* **What you are asked to do**
Calculate how many lines in the following records hold the word "Vector", and report that number without comment.

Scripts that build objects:
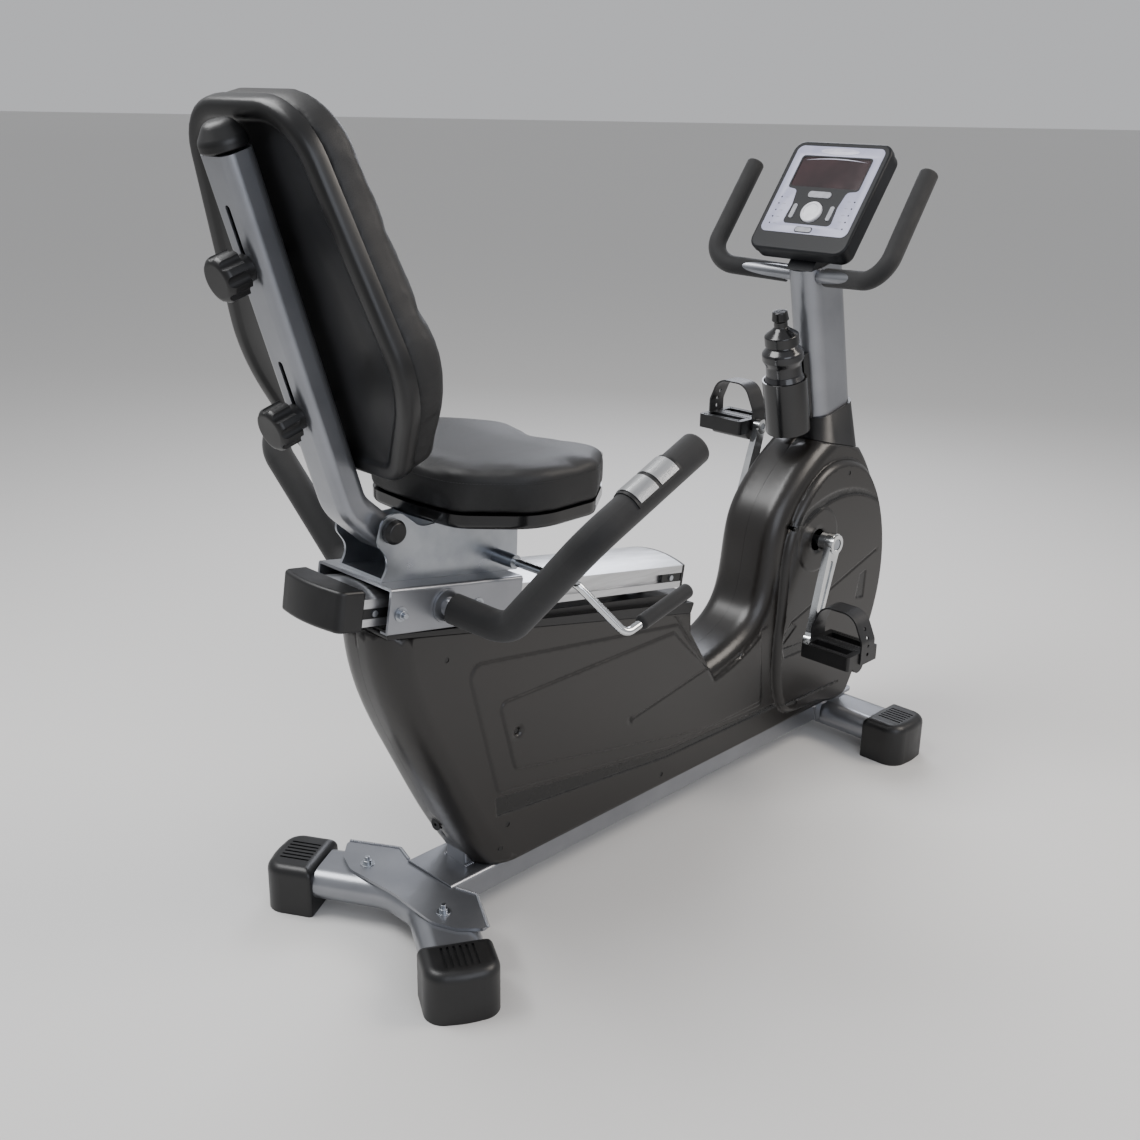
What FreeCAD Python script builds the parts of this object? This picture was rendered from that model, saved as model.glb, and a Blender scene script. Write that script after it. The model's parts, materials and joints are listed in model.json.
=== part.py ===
import FreeCAD, Part
import math
import os
import Sketcher
from FreeCAD import Placement, Rotation, Vector

# A recumbent exercise bike. The model is drawn with X = 0 at the crank axis, Y = 0 on the
# mid-plane and Z = 0 on the floor, +X forward and +Y to the rider's left. Every sub-part is
# then moved forward by crank_forward, which puts the origin under the middle of the bike.

SIZES = {
    "crank_forward": 457.06, "crank_height": 435.7, "crank_length": 178, "crank_turn": 22.35,
    "rail_width": 105, "rail_depth": 41, "rail_bottom": 40, "rail_wall": 2.5,
    "rail_rear": -860, "rail_front": 80, "rail_corner": 6,
    "foot_tube_width": 95, "foot_tube_depth": 50, "foot_tube_bottom": 22, "foot_tube_wall": 2.5,
    "foot_reach": 153, "rear_foot_at": -880, "front_foot_at": 135, "foot_sweep": 30,
    "cap_length": 84, "cap_width": 108, "cap_height": 80, "cap_round": 15, "rib_pitch": 9,
    "plate_thick": 5, "post_width": 44, "post_depth": 36,
    "axle_radius": 8.5, "axle_half": 98, "shell_radius": 21, "bearing_radius": 16,
    "running_gap": 0.03, "pulley_radius": 95, "pulley_width": 14, "pulley_at": 28,
    "flywheel_forward": 115, "flywheel_height": 250, "flywheel_radius": 95,
    "flywheel_thick": 30, "flywheel_pulley_radius": 14,
    "cover_half": 62, "lobe_half": 75, "cover_wall": 2.6,
    "seat_rail_length": 650, "seat_rail_width": 124, "seat_rail_depth": 37, "rail_crown": 10,
    "seat_rail_slope": 9.4, "seat_rail_at": -690.8, "seat_rail_height": 506.5,
    "carriage_half": 80, "carriage_sheet": 4, "carriage_length": 237,
    "bracket_half": 47, "bracket_sheet": 4,
    "lever_radius": 6, "lever_grip_radius": 11,
    "back_post_width": 60, "back_post_depth": 44, "back_post_wall": 2.5, "back_lean": 17.5,
    "shell_thick": 22, "back_cushion_thick": 45, "slot_width": 9, "slot_length": 92,
    "knob_radius": 28, "knob_length": 30, "knob_screw_radius": 4,
    "pan_thick": 20, "seat_cushion_thick": 60,
    "handle_tube_radius": 14, "handle_foam_radius": 21.5, "sensor_length": 82,
    "mast_length": 110, "mast_width": 62, "mast_wall": 3, "mast_height": 312, "mast_lean": 12.9,
    "bar_radius": 12.5, "bar_foam_radius": 16,
    "bottle_radius": 36.5, "bottle_back": 110, "bottle_low": 41,
    "console_width": 200, "console_height": 220, "console_tilt": 37.2,
    "console_front_thick": 14, "console_back_thick": 25,
    "dial_radius": 20, "button_travel": 1.2,
    "pedal_width": 100, "pedal_length": 92, "pedal_thick": 26, "strap_width": 40,
    "strap_height": 78,
}

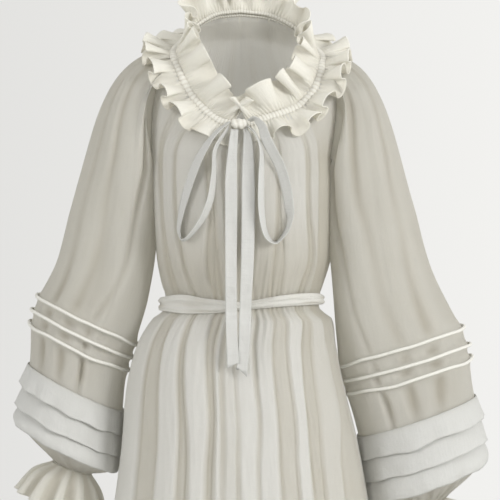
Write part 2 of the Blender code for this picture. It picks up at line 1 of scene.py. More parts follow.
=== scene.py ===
"""The looks of an ivory voile dress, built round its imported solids.

Metres, +Z up. X runs from the wearer's right to left, and -Y is the front. The origin is midway between
the shoulders, at the height of the neck casing. A drop is a distance below it.
"""

from bisect import bisect_right
from math import asin, cos, exp, pi, radians, sin

import bpy
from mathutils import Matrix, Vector, noise


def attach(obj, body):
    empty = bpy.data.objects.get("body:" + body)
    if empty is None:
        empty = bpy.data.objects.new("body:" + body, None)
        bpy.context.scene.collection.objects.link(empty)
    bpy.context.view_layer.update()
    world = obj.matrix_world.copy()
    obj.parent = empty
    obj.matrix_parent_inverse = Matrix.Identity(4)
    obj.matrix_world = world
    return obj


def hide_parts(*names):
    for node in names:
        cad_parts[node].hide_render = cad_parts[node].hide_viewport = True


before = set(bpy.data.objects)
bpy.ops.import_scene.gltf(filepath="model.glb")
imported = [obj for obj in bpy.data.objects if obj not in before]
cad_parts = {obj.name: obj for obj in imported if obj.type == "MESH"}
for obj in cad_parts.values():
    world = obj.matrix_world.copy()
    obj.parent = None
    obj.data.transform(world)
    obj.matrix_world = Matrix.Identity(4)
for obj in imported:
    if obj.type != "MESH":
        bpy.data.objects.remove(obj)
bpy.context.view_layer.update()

# The place where the dress is shown
# A plain pale floor under the hem, a pale room all round and wide soft lights, and a camera level
# with the waist that cuts the skirt off at mid-thigh, as the photograph does.
FLOOR_DROP, FLOOR_RADIUS = 1.42, 4
FLOOR_COLOUR, ROOM_COLOUR = (0.70, 0.695, 0.68, 1), (1, 0.995, 0.972, 1)
# Two places along an axis of the room and the light there: dim in front of the dress and bright behind
# it, so that the windows model the folds, with a slight slant from side to side
ROOM_LIGHT = {
    "Y": {"From Min": -0.9, "From Max": 0.9, "To Min": 0.56, "To Max": 0.86},
    "X": {"From Min": -0.16, "From Max": 0.16, "To Min": -0.09, "To Max": 0.03},
}
# name, place, width, watts
WINDOWS = (("window_left", (-2.8, -2.4, 0.9), 1.5, 54), ("window_right", (2.7, -2.2, 0.7), 1.3, 84))
WINDOWS_FACE = Vector((0, 0, -0.55))
CAMERA_AT, CAMERA_SENSOR, CAMERA_LENS = (0.0109, -2.45, -0.31), 36, 113.8


class Value:
    """A number that a shader works out over a surface, for sums written as plain expressions."""

    def __init__(self, recipe, socket):
        self.recipe, self.socket = recipe, socket

    def math(self, operation, *terms):
        return self.recipe.add("Math", {"operation": operation}, dict(enumerate(terms)))

    def sine(self):
        return self.math("SINE", self)

    def __add__(self, other):
        return self.math("ADD", self, other)

    def __sub__(self, other):
        return self.math("SUBTRACT", self, other)

    def __rsub__(self, other):
        return self.math("SUBTRACT", other, self)

    def __mul__(self, other):
        return self.math("MULTIPLY", self, other)

    __radd__, __rmul__ = __add__, __mul__


class Recipe:
    """The nodes of a material, or of the room, in the making."""

    def __init__(self, owner):
        owner.use_nodes = True
        self.tree = owner.node_tree

    def put(self, node, sockets):
        for key, value in sockets.items():
            if isinstance(value, Value):
                self.tree.links.new(value.socket, node.inputs[key])
            else:
                node.inputs[key].default_value = value

    def add(self, kind, settings, sockets, result=0):
        node = self.tree.nodes.new("ShaderNode" + kind)
        for key, value in settings.items():
            setattr(node, key, value)
        self.put(node, sockets)
        return Value(self, node.outputs[result])


bpy.ops.object.select_all(action="DESELECT")
bpy.ops.mesh.primitive_circle_add(
    vertices=96, radius=FLOOR_RADIUS, fill_type="NGON", location=(0, 0, -FLOOR_DROP)
)
floor = bpy.context.active_object
floor.name = "floor"
floor_paint = bpy.data.materials.new("floor_paint")
paint = Recipe(floor_paint)
paint.put(paint.tree.nodes["Principled BSDF"], {"Base Color": FLOOR_COLOUR, "Roughness": 0.85})
floor.data.materials.append(floor_paint)

room = bpy.data.worlds.new("pale_room")
sky = Recipe(room)
direction = sky.add("TexCoord", {}, {}, "Generated")
depth, slant = (
    sky.add("MapRange", {}, {"Value": sky.add("SeparateXYZ", {}, {0: direction}, axis), **ends})
    for axis, ends in ROOM_LIGHT.items()
)
sky.put(sky.tree.nodes["Background"], {"Strength": depth + slant, "Color": ROOM_COLOUR})
bpy.context.scene.world = room
bpy.context.scene.view_settings.view_transform = "Standard"

for name, place, width, watts in WINDOWS:
    light = bpy.data.lights.new(name, "AREA")
    light.size, light.energy = width, watts
    window = bpy.data.objects.new(name, light)
    window.location = place
    window.rotation_euler = (WINDOWS_FACE - window.location).to_track_quat("-Z", "Y").to_euler()
    bpy.context.collection.objects.link(window)

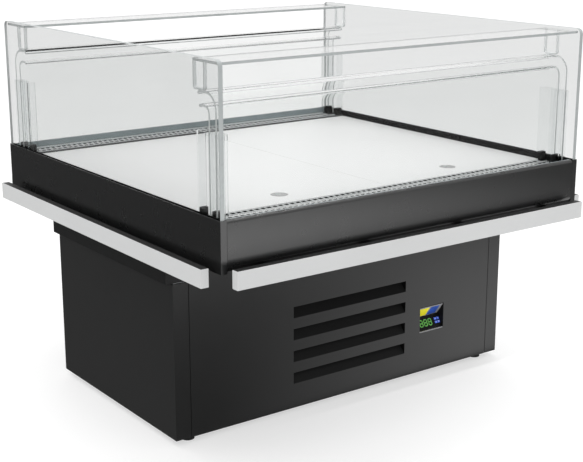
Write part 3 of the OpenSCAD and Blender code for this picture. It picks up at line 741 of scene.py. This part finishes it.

* **Solution to this exercise**
3